Donald Trump is dusting off his old playbook. The former president—and would-be future one—has revived his NATO pressure campaign, this time with Spain in the crosshairs, though the implied threat hangs over all of Europe: boost your military spending or face trade consequences.
It's a classic Trump move, isn't it? The markets mostly yawned. They've seen this show before.
But there's something fascinating happening beneath the surface that deserves a closer look.
The Protection Racket Goes International
I've covered Trump's negotiating tactics since 2016, and this one follows a familiar pattern. It's essentially a protection racket dressed up as foreign policy: "Nice export economy you've got there... shame if something happened to your American market access."
The thing is—and this drives foreign policy traditionalists crazy—it kinda works. At least in the short term. European NATO members have actually increased defense spending since Trump first started making these threats during his administration. Not all the way to the promised 2% of GDP target, but definitely moving in that direction.
Markets seem divided on how seriously to take this. The S&P barely registered a blip, up a measly 0.2%. But European markets? They're taking it a bit harder, with the Stoxx 50 down 0.6%. They remember the last trade skirmish all too well.
Europe's Weak Hand
Look, Europe has a problem here. They're in what my old game theory professor would call an "asymmetric vulnerability position." Their economic growth is pathetic, inflation hasn't fully retreated, and—this is the killer—they need American consumers way more than America needs European buyers.

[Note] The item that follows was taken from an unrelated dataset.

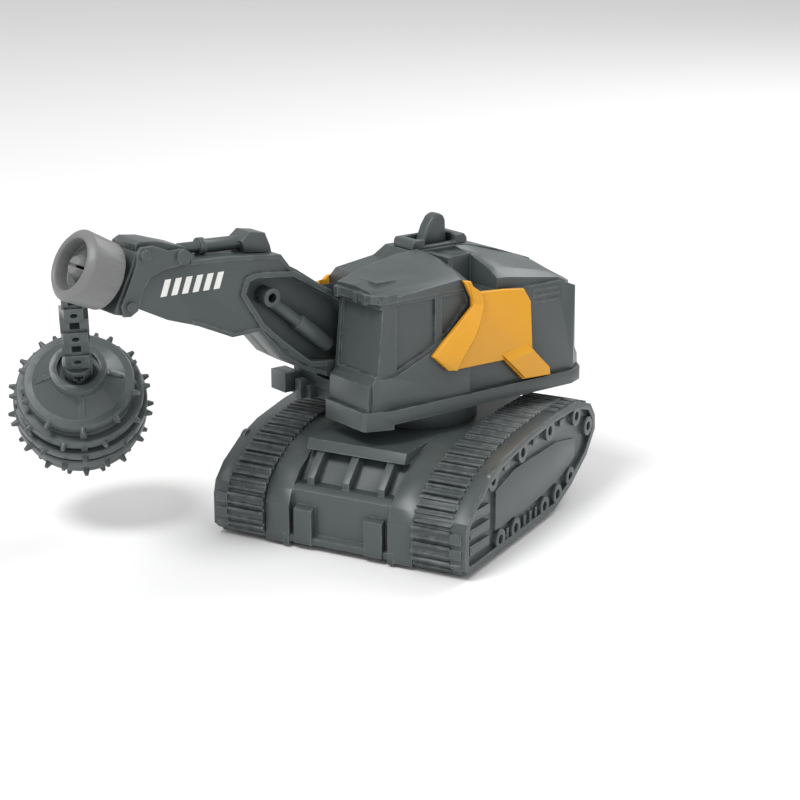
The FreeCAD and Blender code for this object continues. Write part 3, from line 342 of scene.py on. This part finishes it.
# plain slanted bars printed on both sides of the boom; per side: wall x, foot and height of the bars
barPrint = {"near": (0.1, 37.9, 2.2), "far": (-6.1, 39.3, 1.6), "count": 6, "first": -42.6, "pitch": 1.62,
            "wide": 0.95, "slant": 0.8, "drop": 0.02, "thick": 0.05, "edge": 0.02}


def addBars(side, sign):
    bm = bmesh.new()
    face, low, tall = barPrint[side]
    wide, slant = barPrint["wide"], barPrint["slant"]
    for k in range(barPrint["count"]):
        y = barPrint["first"] + k * barPrint["pitch"]
        z = low - k * barPrint["pitch"] * barPrint["drop"]
        corners = [(y, z), (y + wide, z), (y + wide + slant, z + tall), (y + slant, z + tall)]
        plate(bm, corners, face - sign * sunk, face + sign * barPrint["thick"])
    addPiece("boom_bars_" + side, bm, "printWhite", barPrint["edge"])


addBars("near", 1)
addBars("far", -1)

# the yellow side panel: a front face folded forward, a groove behind it and the rear tongue
panelFold = {"wall": 10.98,
             "front": [(0.3, 35.4), (1.2, 32.4), (-1.2, 30.2), (-3.9, 27.7), (-5.8, 25.9), (-3.3, 23.6)],
             "ridge": [(1.7, 34.2), (2.1, 32.2), (1.5, 29.9), (0.6, 27.9), (-1.4, 25.4), (-2.5, 23.6)],
             "foot": [(2.6, 33.7), (3.2, 32.0), (2.7, 29.7), (1.8, 27.6), (-0.3, 25.2), (-1.5, 23.55)],
             "high": 0.95, "edge": 0.12, "frontHigh": 0.08, "footHigh": 0.02,
             "tongueTop": [(7.3, 23.2), (12.1, 24.0)], "tongueEnd": [(10.8, 20.0), (15.6, 19.8)],
             "tongueHigh": 0.6}


def addPanelFold():
    bm = bmesh.new()
    rows = [[(y, z, panelFold["frontHigh"]) for y, z in panelFold["front"]],
            [(y, z, panelFold["high"]) for y, z in panelFold["ridge"]],
            [(y, z, panelFold["footHigh"]) for y, z in panelFold["foot"]]]
    foldedSkin(bm, rows, panelFold["wall"])
    addPiece("panel_fold", bm, "panelYellow", panelFold["edge"])
    bm = bmesh.new()
    high = panelFold["tongueHigh"]
    rows = [[(y - 0.9, z + 1.1, panelFold["footHigh"]) for y, z in panelFold["tongueTop"]],
            [(y, z, high) for y, z in panelFold["tongueTop"]],
            [(y, z, high * 0.5) for y, z in panelFold["tongueEnd"]]]
    foldedSkin(bm, rows, panelFold["wall"])
    addPiece("panel_tongue", bm, "panelYellow", panelFold["edge"])


addPanelFold()

# cooling slats across the back of the engine cover
slats = {"count": 5, "low": 26.2, "pitch": 1.15, "tall": 0.6, "from": -8.6, "to": 7.0, "y": 21.6,
         "proud": 0.45, "nose": (0.12, 0.4), "edge": 0.08}


def addSlats():
    bm = bmesh.new()
    for k in range(slats["count"]):
        z = slats["low"] + k * slats["pitch"]
        wall, tip = slats["y"], slats["y"] + slats["proud"]
        corners = [(wall, z), (tip, z + slats["nose"][0]), (tip, z + slats["nose"][1]), (wall, z + slats["tall"])]
        plate(bm, corners, slats["from"], slats["to"])
    addPiece("rear_slats", bm, "bodyGrey", slats["edge"])


addSlats()
print("added pieces finished")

That's why the euro weakened against the dollar after Trump's comments. Currency traders (who are sometimes the only adults in the room) are pricing in a small but real possibility of a trade showdown.
The sector-specific reaction tells an interesting story too. Defense contractors—RTX, Lockheed Martin, Northrop Grumman—all ticked up in pre-market trading. Traders are betting European countries will eventually fold and boost military spending rather than risk trade barriers.
And who makes a whole bunch of the military equipment Europeans would buy? American defense contractors! Funny how that works out, isn't it?
Heads I Win, Tails You Lose
The real cleverness of Trump's approach (if we're calling it clever rather than just blunt force trauma to the international order) is that it creates a no-lose scenario for certain American interests:
Either European countries increase military spending, likely buying American weapons systems...
...or they face trade barriers that protect American manufacturers.
It's a forced choice with no third option. Trump's framing eliminates the possibility that maybe, just maybe, the current arrangements actually work pretty well for everyone.
For investors, this creates an interesting opportunity. Defense stocks benefit in scenario one. American manufacturers with domestic production benefit in scenario two. Yet the market is pricing this option value at almost nothing, which strikes me as... optimistic.
We've Seen This Movie Before
I remember covering the first round of Trump's trade threats back in 2018. Markets tanked on the first threat, wobbled on the second, barely noticed the third. Then the actual tariffs hit and suddenly everyone was shocked—SHOCKED!—that threats sometimes materialize into policy.
We could be watching the early scenes of the sequel. Right now it seems like distant rhetoric, but these things have a way of becoming very real when political campaigns heat up.
(Trump, trailing slightly in some recent polls, might need an economic nationalist boost. Nothing like a good old-fashioned trade confrontation to rally the base.)
I'm not adjusting my portfolio yet either—that would be premature. But I've got those defense contractors on my watch list. The military-industrial complex has this weird knack for winning regardless of who's in charge. War, peace, threats, diplomacy—somehow it all translates to defense contracts.
For now, the market's collective shrug suggests we're in wait-and-see mode. We've watched this film before and the ending wasn't as catastrophic as feared. But sometimes... sometimes the sequel hits harder than the original.